Além de ter negado a gravidade da pandemia de covid-19 e aderido a um negacionismo científico incompatível com a respeitável tradição sanitarista do Brasil, acusam, Bolsonaro “positivamente agiu para tornar menos eficaz as respostas do governo federal necessárias à preservação da vida e da saúde dos brasileiros”.

“Não sou coveiro”

Frases como “Se você tomar vacina e virar jacaré, é um problema de você, pô.”; “Pelo Supremo Tribunal Federal, eu tinha que estar na praia, tomando uma cerveja”; “Não sou coveiro, tá?”; e “E daí?”, ditas pelo presidente durante coletivas e aparições para seguidores no cercadinho em frente ao Palácio da Alvorada durante esse período são enunciadas no documento. O requerimento destaca ainda declarações de Bolsonaro contrárias às medidas de isolamento social e as inúmeras afirmações dele minimizando a pandemia.

Gonzalo Vecina Neto, médico, professor de saúde pública da USP e ex-presidente da Anvisa

Foto: Divulgação

Gonzalo Vecina Neto, médico, professor de saúde pública da USP e ex-presidente da Anvisa

Foto: Divulgação

Para os médicos e cientistas signatários do pedido de impeachment, o presidente “usou seus poderes legais e sua força política para desacreditar medidas sanitárias de eficácia comprovada e desorientar a população cuja saúde deveria proteger”. O negacionismo de Bolsonaro, afirmam, tem custado vidas de brasileiros.

“O Sr. Jair Messias Bolsonaro insistiu em arrastar a credibilidade da Presidência da República (e, consequentemente, do Brasil) a um precipício negacionista que implicou (e vem implicando) perda de vidas e prejuízos incomensuráveis, da saúde à economia”, diz um trecho do documento.

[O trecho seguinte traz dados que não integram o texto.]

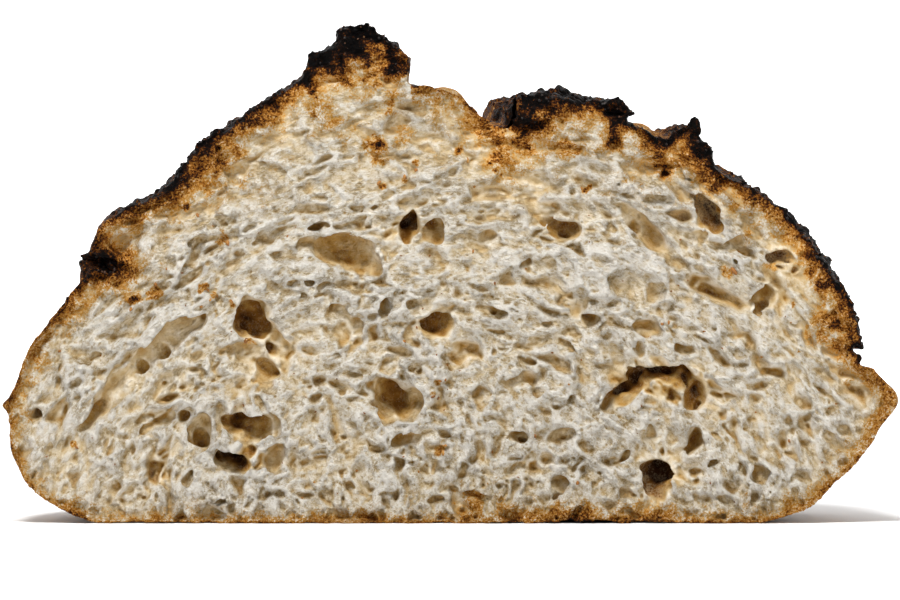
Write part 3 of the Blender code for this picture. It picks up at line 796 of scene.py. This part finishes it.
def sides(faces):
    """The two points of each side of each face."""
    return np.concatenate([faces[:, (i, (i + 1) % 4)] for i in range(4)])


def largest_body(count, faces):
    """True for the points of the largest joined body: loose crumbs and sealed bubbles go."""
    label = np.arange(count)
    pairs = sides(faces)
    while True:
        lowest = np.minimum(label[pairs[:, 0]], label[pairs[:, 1]])
        before = label.copy()
        np.minimum.at(label, label[pairs[:, 0]], lowest)
        np.minimum.at(label, label[pairs[:, 1]], lowest)
        label = label[label]
        if np.array_equal(before, label):
            break
    return label == np.argmax(np.bincount(label))


def box_blur(values, reach):
    """Mean over a cube of cells around each one."""
    width = 2 * reach + 1
    for axis in range(3):
        margins = [(reach + 1, reach) if a == axis else (0, 0) for a in range(3)]
        sums = np.cumsum(np.pad(values, margins, mode="edge"), axis=axis, dtype=np.float32)
        high = np.take(sums, np.arange(width, sums.shape[axis]), axis=axis)
        low = np.take(sums, np.arange(0, sums.shape[axis] - width), axis=axis)
        values = (high - low) / width
    return values


def grain_direction(points):
    """Coordinates that run along the crumb's stretched cells, back, and across them."""
    radius = np.hypot(points[..., 0], points[..., 2] - GRAIN_CENTRE)
    along = np.arctan2(points[..., 0], points[..., 2] - GRAIN_CENTRE) * GRAIN_RADIUS
    return np.stack((along, points[..., 1], radius), axis=-1)


def show(name, data):
    """A new object in the scene."""
    thing = bpy.data.objects.new(name, data)
    bpy.context.scene.collection.objects.link(thing)
    return thing


def make_piece(name, points, faces, values, finish):
    """A piece of the loaf from points in millimetres, with a value of each kind at each point."""
    used, faces = np.unique(faces, return_inverse=True)
    faces = faces.reshape(-1, 4)
    mesh = bpy.data.meshes.new(name)
    mesh.vertices.add(len(used))
    mesh.loops.add(faces.size)
    mesh.polygons.add(len(faces))
    mesh.vertices.foreach_set("co", ((points[used] + HUB_SHIFT) * MM).astype(np.float32).ravel())
    mesh.polygons.foreach_set("loop_start", np.arange(0, faces.size, 4, dtype=np.int32))
    mesh.loops.foreach_set("vertex_index", faces.astype(np.int32).ravel())
    mesh.update(calc_edges=True)
    mesh.validate()
    mesh.shade_smooth()
    for kind, value in values.items():
        form, field = ("FLOAT_VECTOR", "vector") if value.ndim == 2 else ("FLOAT", "value")
        layer = mesh.attributes.new(kind, form, "POINT")
        layer.data.foreach_set(field, value[used].astype(np.float32).ravel())
    mesh.materials.append(finish)
    return show(name, mesh)


def evened(values, pairs, share, rounds):
    """Values at a surface's points, drawn by a share to their neighbours' mean, in rounds."""
    count = np.maximum(1, np.bincount(pairs[:, 0], minlength=len(values)))
    for _ in range(rounds):
        means = [
            np.bincount(pairs[:, 0], column[pairs[:, 1]], len(values)) / count
            for column in values.reshape(len(values), -1).T
        ]
        values = values + (np.stack(means, axis=1).reshape(values.shape) - values) * share
    return values


def crumb_bake(crumb, points, where):
    """How baked the skin of the crumb is: dark below the crust, and fading inwards."""
    # distance below the crust: a share of it straight through the cover, a share from the outline
    column = where[0], where[2]
    off_grid = points - np.stack([place[cell] for place, cell in zip(crumb.places, where)], axis=1)
    slope = np.stack([np.gradient(crumb.skin, CELL, axis=axis)[column] for axis in (0, 1)], axis=1)
    level = crumb.skin[column] + (off_grid[:, (0, 2)] * slope).sum(axis=1)
    skin = crumb.cover[where] * 0.6 + np.maximum(0.0, level) * 0.4
    # in the ear the distance in towards the hub counts too, or it would be black throughout
    angle = crumb.angle[column]
    domed = smooth_step(62.0, 80.0, angle) * (1.0 - smooth_step(112.0, 130.0, angle))
    skin = np.maximum(skin, 0.6 * domed * crumb.inward[column])
    uneven = 1.0 + 0.4 * Grain(3.2, 51).at(points) + 0.3 * Grain(1.2, 52).at(points)
    dark, thick = crumb.dark[column], crumb.thick[column]
    below = np.maximum(0.0, skin) * np.clip(uneven, 0.3, 2.0) - thick
    below = np.where(below < 0.0, below / thick, below / (1.0 + 2.2 * dark))
    bake = dark * np.interp(below, *zip(*FADE_STEPS)) + scorching(points)
    # patches of the crumb below the top crust are toasted
    patchy = 0.5 + 0.7 * Grain(11.0, 56).at(points) + 0.5 * Grain(3.5, 57).at(points)
    toasted = smooth_step(TOAST_REACH, 4.0, skin) * smooth_step(25.0, 60.0, angle)
    toasted = toasted * (1.0 - smooth_step(140.0, 165.0, angle))
    return np.clip(bake + TOAST * toasted * np.clip(patchy, 0.0, 1.6), 0.0, 1.0)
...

Para os autores da ação, as ações do presidente seguem causando prejuízo imediato à saúde da população brasileira e à reputação sanitária e política do país, bem como aos interesses humanos e econômicos dos brasileiros. “Os esforços de outras instituições, notadamente o Congresso Nacional, o Poder Judiciário e os Executivos estaduais e municipais, têm sido incapazes de suprir a ausência de liderança política e epidemiológica que o governo federal deveria assumir, bem como de coibir os crimes de responsabilidade que reiteradamente foram praticados”, argumentam.